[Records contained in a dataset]
┄┄┄┄┄┄┄┄┄┄┄┄┄┄┄┄┄┄┄┄
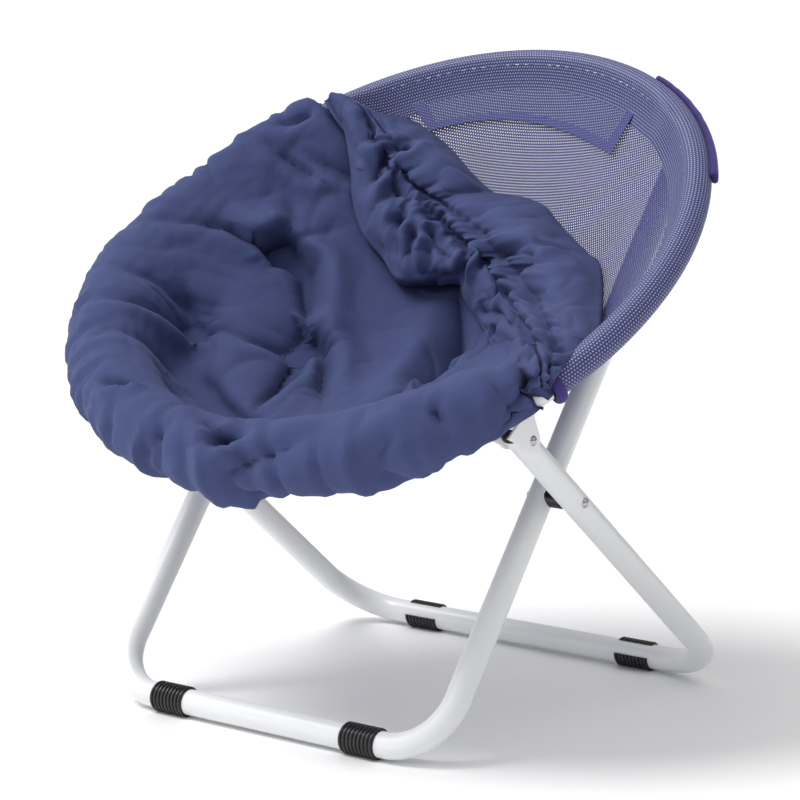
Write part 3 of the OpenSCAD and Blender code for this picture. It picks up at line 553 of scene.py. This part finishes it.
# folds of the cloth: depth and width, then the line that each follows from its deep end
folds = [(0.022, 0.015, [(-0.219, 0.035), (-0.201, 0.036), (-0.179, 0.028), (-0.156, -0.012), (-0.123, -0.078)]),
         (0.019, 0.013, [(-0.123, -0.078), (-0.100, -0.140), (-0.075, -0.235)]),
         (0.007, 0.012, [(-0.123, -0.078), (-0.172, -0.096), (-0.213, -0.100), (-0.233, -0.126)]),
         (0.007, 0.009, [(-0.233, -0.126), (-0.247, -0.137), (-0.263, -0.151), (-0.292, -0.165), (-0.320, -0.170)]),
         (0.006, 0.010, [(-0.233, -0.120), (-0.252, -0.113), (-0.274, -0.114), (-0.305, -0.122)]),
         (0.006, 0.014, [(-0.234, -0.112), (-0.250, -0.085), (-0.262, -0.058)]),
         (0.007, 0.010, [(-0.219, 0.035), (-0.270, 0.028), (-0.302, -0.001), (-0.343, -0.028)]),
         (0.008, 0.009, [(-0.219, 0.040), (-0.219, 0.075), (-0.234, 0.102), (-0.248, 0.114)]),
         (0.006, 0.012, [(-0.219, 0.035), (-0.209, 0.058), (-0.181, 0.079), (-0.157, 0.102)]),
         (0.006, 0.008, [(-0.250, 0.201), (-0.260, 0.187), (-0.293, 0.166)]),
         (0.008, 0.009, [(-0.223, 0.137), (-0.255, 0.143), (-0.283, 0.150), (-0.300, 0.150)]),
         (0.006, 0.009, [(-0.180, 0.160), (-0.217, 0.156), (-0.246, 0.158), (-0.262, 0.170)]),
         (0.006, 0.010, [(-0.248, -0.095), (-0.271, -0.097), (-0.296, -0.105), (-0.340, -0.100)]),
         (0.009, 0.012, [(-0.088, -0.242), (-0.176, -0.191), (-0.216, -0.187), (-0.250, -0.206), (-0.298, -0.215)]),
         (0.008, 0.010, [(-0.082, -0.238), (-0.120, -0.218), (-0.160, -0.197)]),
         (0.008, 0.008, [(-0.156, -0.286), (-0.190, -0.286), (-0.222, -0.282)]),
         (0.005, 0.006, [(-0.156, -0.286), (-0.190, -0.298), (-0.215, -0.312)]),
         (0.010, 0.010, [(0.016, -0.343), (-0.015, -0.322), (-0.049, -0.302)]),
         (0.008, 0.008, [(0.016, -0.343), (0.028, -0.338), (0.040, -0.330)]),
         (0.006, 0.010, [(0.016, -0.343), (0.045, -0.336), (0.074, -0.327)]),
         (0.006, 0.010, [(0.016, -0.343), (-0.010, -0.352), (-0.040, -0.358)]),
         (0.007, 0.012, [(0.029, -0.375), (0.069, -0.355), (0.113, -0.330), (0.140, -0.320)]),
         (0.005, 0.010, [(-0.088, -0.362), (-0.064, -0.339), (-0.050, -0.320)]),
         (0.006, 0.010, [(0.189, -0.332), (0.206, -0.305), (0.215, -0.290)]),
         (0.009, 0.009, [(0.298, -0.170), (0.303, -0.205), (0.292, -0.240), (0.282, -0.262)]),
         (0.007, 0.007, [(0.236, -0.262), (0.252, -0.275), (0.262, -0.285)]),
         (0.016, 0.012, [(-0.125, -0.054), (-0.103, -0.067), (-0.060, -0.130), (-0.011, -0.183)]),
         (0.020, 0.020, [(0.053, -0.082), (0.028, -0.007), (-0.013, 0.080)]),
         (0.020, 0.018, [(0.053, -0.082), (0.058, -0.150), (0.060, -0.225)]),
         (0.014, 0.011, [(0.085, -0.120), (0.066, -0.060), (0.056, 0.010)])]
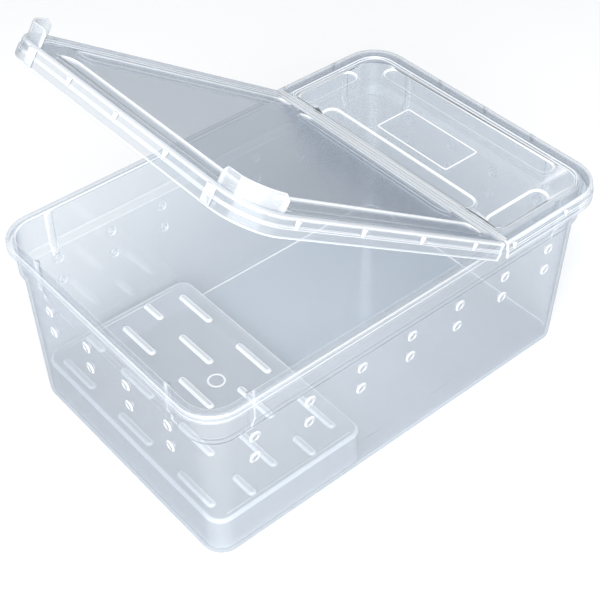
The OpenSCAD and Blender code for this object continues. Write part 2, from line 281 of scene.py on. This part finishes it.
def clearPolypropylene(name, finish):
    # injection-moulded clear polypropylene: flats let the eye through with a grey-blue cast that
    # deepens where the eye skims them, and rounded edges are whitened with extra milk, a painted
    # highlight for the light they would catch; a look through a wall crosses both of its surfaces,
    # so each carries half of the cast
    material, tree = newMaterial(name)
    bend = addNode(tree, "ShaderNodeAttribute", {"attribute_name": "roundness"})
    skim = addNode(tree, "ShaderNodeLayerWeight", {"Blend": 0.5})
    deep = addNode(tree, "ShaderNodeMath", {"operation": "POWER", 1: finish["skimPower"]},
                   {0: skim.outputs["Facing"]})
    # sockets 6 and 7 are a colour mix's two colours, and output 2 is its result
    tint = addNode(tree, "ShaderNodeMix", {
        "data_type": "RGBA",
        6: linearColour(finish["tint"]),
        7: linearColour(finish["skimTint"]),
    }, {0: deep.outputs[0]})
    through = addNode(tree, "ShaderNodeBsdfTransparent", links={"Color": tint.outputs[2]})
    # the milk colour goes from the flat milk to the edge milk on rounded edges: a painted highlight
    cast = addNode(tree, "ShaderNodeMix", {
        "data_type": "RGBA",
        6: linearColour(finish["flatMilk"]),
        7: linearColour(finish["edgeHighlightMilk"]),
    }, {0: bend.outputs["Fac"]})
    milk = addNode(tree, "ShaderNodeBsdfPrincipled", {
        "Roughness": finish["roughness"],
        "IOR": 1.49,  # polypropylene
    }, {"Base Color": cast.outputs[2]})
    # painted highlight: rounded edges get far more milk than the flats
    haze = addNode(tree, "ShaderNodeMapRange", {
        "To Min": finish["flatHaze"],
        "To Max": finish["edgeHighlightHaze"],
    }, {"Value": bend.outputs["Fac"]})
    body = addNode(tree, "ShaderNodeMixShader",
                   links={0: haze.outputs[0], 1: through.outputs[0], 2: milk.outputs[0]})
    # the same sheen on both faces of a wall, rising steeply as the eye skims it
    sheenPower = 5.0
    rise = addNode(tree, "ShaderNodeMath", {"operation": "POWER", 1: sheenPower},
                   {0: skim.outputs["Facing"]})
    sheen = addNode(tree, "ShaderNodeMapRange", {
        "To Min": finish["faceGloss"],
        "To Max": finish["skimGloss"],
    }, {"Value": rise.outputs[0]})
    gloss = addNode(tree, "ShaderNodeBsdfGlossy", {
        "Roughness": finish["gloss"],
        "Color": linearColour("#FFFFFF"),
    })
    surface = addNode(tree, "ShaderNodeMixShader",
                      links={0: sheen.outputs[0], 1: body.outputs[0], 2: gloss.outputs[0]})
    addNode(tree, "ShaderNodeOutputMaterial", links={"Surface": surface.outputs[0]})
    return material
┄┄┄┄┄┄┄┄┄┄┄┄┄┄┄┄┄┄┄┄
TASK DETAILS: Copy all lines from the material that include "finishes".

EXERCISE ANSWER:
Write part 3 of the OpenSCAD and Blender code for this picture. It picks up at line 553 of scene.py. This part finishes it.
The OpenSCAD and Blender code for this object continues. Write part 2, from line 281 of scene.py on. This part finishes it.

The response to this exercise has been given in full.